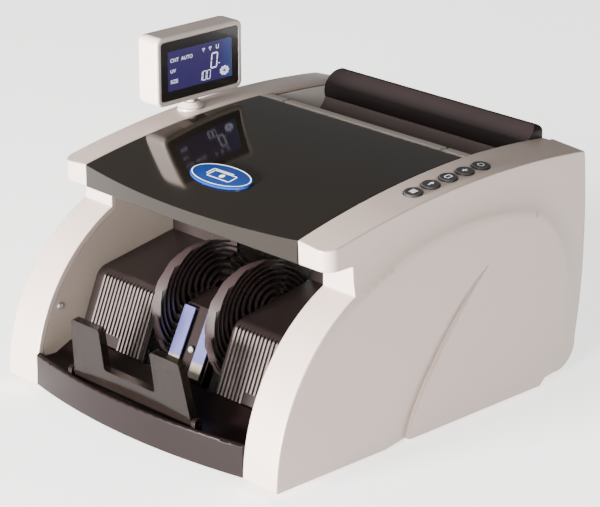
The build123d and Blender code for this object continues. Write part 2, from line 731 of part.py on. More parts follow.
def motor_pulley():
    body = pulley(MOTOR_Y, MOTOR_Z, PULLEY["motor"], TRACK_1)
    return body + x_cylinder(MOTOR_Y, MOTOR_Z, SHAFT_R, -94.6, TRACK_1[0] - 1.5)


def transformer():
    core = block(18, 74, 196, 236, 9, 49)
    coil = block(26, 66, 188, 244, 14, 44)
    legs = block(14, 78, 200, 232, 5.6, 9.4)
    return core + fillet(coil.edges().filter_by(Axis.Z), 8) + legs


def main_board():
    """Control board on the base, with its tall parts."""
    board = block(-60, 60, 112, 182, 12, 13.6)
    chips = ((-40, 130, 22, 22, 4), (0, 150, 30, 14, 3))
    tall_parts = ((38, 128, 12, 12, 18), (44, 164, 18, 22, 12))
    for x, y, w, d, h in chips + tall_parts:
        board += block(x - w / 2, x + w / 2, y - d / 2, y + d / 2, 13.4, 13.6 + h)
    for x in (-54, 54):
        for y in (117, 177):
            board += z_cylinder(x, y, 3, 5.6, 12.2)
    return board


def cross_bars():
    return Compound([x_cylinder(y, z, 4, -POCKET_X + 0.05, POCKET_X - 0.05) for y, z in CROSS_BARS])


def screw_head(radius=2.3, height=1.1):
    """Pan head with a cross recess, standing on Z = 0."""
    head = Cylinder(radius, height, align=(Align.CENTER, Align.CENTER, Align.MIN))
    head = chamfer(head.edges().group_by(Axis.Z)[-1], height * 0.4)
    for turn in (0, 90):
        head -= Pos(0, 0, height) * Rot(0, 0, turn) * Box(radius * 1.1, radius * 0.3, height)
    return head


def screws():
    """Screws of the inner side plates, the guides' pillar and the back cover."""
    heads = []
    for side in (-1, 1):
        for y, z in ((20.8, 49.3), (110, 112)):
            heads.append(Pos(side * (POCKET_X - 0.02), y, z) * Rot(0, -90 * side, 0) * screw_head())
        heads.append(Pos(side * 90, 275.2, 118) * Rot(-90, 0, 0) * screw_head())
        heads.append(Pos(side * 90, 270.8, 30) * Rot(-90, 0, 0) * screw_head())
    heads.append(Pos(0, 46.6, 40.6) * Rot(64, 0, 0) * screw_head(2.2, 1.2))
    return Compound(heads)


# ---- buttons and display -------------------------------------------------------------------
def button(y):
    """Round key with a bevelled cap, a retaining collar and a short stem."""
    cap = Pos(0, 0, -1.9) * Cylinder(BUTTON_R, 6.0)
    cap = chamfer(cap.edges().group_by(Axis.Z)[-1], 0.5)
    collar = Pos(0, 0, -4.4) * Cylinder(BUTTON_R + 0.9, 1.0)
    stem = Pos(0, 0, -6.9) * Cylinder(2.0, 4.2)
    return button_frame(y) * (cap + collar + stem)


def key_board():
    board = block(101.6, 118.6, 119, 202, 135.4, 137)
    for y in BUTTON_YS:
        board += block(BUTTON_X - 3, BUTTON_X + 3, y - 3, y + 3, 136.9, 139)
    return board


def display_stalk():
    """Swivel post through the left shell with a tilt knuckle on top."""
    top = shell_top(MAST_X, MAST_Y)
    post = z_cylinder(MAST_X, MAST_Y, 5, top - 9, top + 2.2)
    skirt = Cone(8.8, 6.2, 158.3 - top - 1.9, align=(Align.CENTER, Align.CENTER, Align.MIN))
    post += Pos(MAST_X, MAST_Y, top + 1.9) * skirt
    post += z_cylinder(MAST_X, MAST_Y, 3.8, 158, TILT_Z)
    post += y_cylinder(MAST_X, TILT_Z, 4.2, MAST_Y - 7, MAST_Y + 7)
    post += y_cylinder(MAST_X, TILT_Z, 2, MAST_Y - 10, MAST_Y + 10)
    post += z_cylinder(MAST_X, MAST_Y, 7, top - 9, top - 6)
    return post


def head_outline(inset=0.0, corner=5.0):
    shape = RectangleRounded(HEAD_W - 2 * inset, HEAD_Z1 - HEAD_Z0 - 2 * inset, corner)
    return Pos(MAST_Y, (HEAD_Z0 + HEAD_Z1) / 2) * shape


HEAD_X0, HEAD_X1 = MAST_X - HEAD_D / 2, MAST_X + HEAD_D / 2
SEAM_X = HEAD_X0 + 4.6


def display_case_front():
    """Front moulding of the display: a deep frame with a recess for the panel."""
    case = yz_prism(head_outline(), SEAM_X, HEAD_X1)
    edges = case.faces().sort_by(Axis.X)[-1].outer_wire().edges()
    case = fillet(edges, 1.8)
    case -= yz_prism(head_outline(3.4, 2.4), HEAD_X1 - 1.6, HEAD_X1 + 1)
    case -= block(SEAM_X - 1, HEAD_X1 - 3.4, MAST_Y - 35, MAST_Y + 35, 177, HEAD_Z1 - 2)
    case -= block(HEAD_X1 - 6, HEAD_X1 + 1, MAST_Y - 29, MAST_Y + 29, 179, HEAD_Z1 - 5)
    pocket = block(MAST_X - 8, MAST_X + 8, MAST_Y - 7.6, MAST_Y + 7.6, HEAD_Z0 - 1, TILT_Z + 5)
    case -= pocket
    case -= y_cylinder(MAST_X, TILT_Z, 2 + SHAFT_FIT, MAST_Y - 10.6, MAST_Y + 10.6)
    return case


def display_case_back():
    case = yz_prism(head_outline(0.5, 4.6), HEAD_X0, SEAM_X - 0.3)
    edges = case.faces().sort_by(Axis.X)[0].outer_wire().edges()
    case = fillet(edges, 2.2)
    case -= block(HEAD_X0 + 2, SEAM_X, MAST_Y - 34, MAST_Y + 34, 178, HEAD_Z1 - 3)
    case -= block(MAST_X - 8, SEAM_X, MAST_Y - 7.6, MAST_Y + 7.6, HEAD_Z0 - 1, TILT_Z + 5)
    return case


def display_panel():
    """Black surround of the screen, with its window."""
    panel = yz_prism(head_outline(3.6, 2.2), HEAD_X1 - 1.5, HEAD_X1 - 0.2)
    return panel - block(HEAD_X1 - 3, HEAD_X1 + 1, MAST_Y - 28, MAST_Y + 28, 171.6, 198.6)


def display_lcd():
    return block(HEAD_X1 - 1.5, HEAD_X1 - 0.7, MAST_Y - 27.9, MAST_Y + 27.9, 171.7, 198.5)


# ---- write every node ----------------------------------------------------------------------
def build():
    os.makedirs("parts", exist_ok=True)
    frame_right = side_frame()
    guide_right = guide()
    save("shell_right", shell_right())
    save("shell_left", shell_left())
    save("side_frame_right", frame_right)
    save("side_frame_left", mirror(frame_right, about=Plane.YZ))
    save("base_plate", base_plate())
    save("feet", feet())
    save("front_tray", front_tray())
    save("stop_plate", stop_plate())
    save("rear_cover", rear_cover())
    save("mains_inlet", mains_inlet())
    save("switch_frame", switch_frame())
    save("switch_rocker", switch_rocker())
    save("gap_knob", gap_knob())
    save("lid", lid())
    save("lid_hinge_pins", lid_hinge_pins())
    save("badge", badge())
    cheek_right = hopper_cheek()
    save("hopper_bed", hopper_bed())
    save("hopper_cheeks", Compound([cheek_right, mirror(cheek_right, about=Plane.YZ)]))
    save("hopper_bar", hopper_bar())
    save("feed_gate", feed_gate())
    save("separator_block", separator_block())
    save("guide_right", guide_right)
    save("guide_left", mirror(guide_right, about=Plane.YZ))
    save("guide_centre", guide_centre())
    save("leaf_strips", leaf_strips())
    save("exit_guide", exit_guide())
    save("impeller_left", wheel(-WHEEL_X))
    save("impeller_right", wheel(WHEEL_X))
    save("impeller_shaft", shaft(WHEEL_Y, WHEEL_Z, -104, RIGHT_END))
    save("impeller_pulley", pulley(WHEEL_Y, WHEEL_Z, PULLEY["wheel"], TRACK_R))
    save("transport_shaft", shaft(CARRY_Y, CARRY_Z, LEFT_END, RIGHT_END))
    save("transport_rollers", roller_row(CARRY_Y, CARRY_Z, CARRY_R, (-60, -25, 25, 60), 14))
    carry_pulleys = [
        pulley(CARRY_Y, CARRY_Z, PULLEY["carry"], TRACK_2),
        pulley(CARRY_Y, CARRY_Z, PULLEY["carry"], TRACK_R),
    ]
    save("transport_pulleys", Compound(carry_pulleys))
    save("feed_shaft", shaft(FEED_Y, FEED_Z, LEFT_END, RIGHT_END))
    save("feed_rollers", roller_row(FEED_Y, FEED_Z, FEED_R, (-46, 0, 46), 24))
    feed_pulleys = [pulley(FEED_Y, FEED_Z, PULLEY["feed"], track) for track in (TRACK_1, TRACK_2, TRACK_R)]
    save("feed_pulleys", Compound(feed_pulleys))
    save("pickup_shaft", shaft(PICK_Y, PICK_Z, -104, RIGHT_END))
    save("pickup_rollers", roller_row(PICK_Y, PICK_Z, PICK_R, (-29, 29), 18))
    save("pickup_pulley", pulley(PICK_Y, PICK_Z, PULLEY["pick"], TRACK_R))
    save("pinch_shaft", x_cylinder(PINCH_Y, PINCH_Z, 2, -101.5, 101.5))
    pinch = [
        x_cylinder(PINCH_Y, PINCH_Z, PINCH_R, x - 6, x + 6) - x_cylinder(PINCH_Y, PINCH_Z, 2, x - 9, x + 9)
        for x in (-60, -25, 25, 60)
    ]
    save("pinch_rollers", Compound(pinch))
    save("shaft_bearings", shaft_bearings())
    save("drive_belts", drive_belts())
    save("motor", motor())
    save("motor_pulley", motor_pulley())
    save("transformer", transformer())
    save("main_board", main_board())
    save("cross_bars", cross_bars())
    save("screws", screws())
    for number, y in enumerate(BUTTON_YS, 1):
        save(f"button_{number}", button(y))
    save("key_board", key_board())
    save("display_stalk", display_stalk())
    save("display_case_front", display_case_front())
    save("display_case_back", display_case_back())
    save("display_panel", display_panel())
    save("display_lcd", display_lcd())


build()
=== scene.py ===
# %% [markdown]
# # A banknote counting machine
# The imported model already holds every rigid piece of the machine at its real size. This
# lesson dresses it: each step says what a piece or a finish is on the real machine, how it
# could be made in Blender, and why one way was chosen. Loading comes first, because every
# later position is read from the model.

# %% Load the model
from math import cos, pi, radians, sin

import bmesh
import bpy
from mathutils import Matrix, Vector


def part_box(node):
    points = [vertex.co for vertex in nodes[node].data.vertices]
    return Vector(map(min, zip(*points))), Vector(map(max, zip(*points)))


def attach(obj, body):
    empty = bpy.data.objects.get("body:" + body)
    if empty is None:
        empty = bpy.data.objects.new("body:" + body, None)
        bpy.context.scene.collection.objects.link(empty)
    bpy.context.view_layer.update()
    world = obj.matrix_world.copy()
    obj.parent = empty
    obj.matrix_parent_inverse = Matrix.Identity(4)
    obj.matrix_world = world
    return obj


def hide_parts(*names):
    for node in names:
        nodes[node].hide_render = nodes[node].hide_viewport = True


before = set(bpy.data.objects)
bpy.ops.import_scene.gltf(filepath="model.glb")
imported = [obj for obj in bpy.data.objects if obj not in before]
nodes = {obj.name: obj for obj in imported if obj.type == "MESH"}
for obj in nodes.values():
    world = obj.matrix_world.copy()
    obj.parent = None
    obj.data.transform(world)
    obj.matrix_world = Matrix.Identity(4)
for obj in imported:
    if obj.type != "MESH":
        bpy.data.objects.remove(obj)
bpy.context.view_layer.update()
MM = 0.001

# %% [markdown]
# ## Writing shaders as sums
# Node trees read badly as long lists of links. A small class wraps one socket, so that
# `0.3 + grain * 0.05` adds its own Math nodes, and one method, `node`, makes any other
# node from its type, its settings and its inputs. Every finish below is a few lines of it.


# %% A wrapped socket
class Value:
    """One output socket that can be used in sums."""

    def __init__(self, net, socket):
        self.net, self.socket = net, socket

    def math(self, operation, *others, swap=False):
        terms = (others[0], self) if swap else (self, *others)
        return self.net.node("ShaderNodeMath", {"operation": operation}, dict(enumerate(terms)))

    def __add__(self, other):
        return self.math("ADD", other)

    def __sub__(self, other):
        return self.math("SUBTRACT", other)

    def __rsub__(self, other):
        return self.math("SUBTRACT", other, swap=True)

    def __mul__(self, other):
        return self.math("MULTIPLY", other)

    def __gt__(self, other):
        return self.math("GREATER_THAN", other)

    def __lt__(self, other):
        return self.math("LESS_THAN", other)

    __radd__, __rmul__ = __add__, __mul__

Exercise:
From the line with "(TRACK_1, TRACK_2, TRACK_R)]" through the line with "bpy.context.scene.collection.objects.link(empty)", repeat every line exactly, both ends included, and nothing outside that range.

Written answer:
    feed_pulleys = [pulley(FEED_Y, FEED_Z, PULLEY["feed"], track) for track in (TRACK_1, TRACK_2, TRACK_R)]
    save("feed_pulleys", Compound(feed_pulleys))
    save("pickup_shaft", shaft(PICK_Y, PICK_Z, -104, RIGHT_END))
    save("pickup_rollers", roller_row(PICK_Y, PICK_Z, PICK_R, (-29, 29), 18))
    save("pickup_pulley", pulley(PICK_Y, PICK_Z, PULLEY["pick"], TRACK_R))
    save("pinch_shaft", x_cylinder(PINCH_Y, PINCH_Z, 2, -101.5, 101.5))
    pinch = [
        x_cylinder(PINCH_Y, PINCH_Z, PINCH_R, x - 6, x + 6) - x_cylinder(PINCH_Y, PINCH_Z, 2, x - 9, x + 9)
        for x in (-60, -25, 25, 60)
    ]
    save("pinch_rollers", Compound(pinch))
    save("shaft_bearings", shaft_bearings())
    save("drive_belts", drive_belts())
    save("motor", motor())
    save("motor_pulley", motor_pulley())
    save("transformer", transformer())
    save("main_board", main_board())
    save("cross_bars", cross_bars())
    save("screws", screws())
    for number, y in enumerate(BUTTON_YS, 1):
        save(f"button_{number}", button(y))
    save("key_board", key_board())
    save("display_stalk", display_stalk())
    save("display_case_front", display_case_front())
    save("display_case_back", display_case_back())
    save("display_panel", display_panel())
    save("display_lcd", display_lcd())


build()
=== scene.py ===
# %% [markdown]
# # A banknote counting machine
# The imported model already holds every rigid piece of the machine at its real size. This
# lesson dresses it: each step says what a piece or a finish is on the real machine, how it
# could be made in Blender, and why one way was chosen. Loading comes first, because every
# later position is read from the model.

# %% Load the model
from math import cos, pi, radians, sin

import bmesh
import bpy
from mathutils import Matrix, Vector


def part_box(node):
    points = [vertex.co for vertex in nodes[node].data.vertices]
    return Vector(map(min, zip(*points))), Vector(map(max, zip(*points)))


def attach(obj, body):
    empty = bpy.data.objects.get("body:" + body)
    if empty is None:
        empty = bpy.data.objects.new("body:" + body, None)
        bpy.context.scene.collection.objects.link(empty)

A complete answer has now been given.